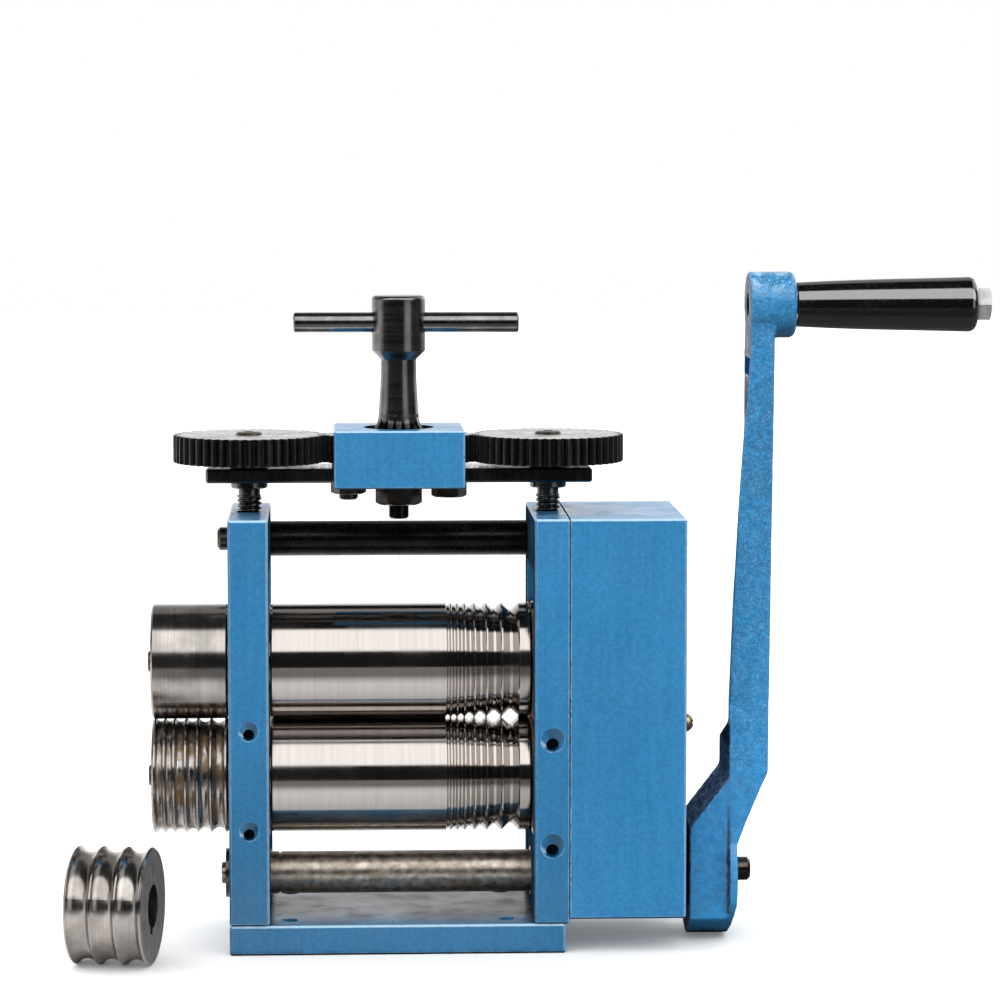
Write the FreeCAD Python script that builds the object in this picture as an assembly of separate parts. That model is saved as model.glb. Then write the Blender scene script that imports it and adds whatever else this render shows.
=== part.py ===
import FreeCAD, Part
import math
import os
from FreeCAD import Matrix, Vector

# Jewellers rolling mill, hand cranked, with wire grooves and two outboard extension rollers.
# Millimetres. +X runs along the rolls towards the crank, +Y to the back, +Z up. The origin lies on the
# underside of the base plate, below the middle of the roll barrels.

# ---------------------------------------------------------------- driving dimensions
# frame
inner_gap = 110.0                 # between the inner faces of the two side frames
left_frame_thickness = 16.6
right_frame_thickness = 14.8
frame_depth = 80.0
frame_head_height = 23.4          # from the window to the frame's top
base_thickness = 12.4
base_setback = 1.8                # base edge stands back from the right frame's outer face
window_headroom = 9.0             # over the pressure pads with the rolls fully open
edge_chamfer = 0.8
# bench bolts
bench_hole_diameter = 7.5
bench_hole_inset_x = 9.65          # less than half of the gap between the frames
bench_hole_inset_front = 12.5
bench_hole_inset_back = 8.5
# frame screws
foot_screw_diameter = 6.0
foot_screw_inset = 15.0           # from the front and back
foot_screw_grip = 16.0
tie_rod_diameter = 15.0
tie_rod_inset = 12.0              # from the back
tie_rod_drop = 14.4               # below the frames' top
tie_screw_diameter = 6.0
tie_screw_grip = 14.0
# tapped holes in the front edges of the frames
left_front_tap_diameter = 4.7
left_front_sink_diameter = 8.1
left_front_hole_z = (50.6, 92.3)
right_front_tap_diameter = 5.4
right_front_sink_diameter = 10.0
right_front_hole_z = (42.9, 87.3)
front_hole_depth = 12.0
# rolls
roll_diameter = 48.4
roll_nip = 0.1                    # gap between the closed rolls
roll_end_clearance = 0.4
journal_diameter = 28.0
journal_overhang = 0.8            # journal past the frame's outer face
roll_opening = 6.0                # how far the top roll lifts
groove_start_x = 19.0
groove_widths = (1.9, 2.2, 2.6, 3.6, 4.6, 5.8, 7.0)
groove_land = 0.5
groove_depth_share = 0.42         # depth of a wire groove over its width
groove_floor_share = 0.16         # flat floor of a wire groove over its width
round_groove_depth_share = 0.36   # depth of an extension roller's groove over its width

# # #

TO BE DONE:
Extract all lines from the material above that include the word "FreeCAD".

THE COMPLETED TASK:
Write the FreeCAD Python script that builds the object in this picture as an assembly of separate parts. That model is saved as model.glb. Then write the Blender scene script that imports it and adds whatever else this render shows.
import FreeCAD, Part
from FreeCAD import Matrix, Vector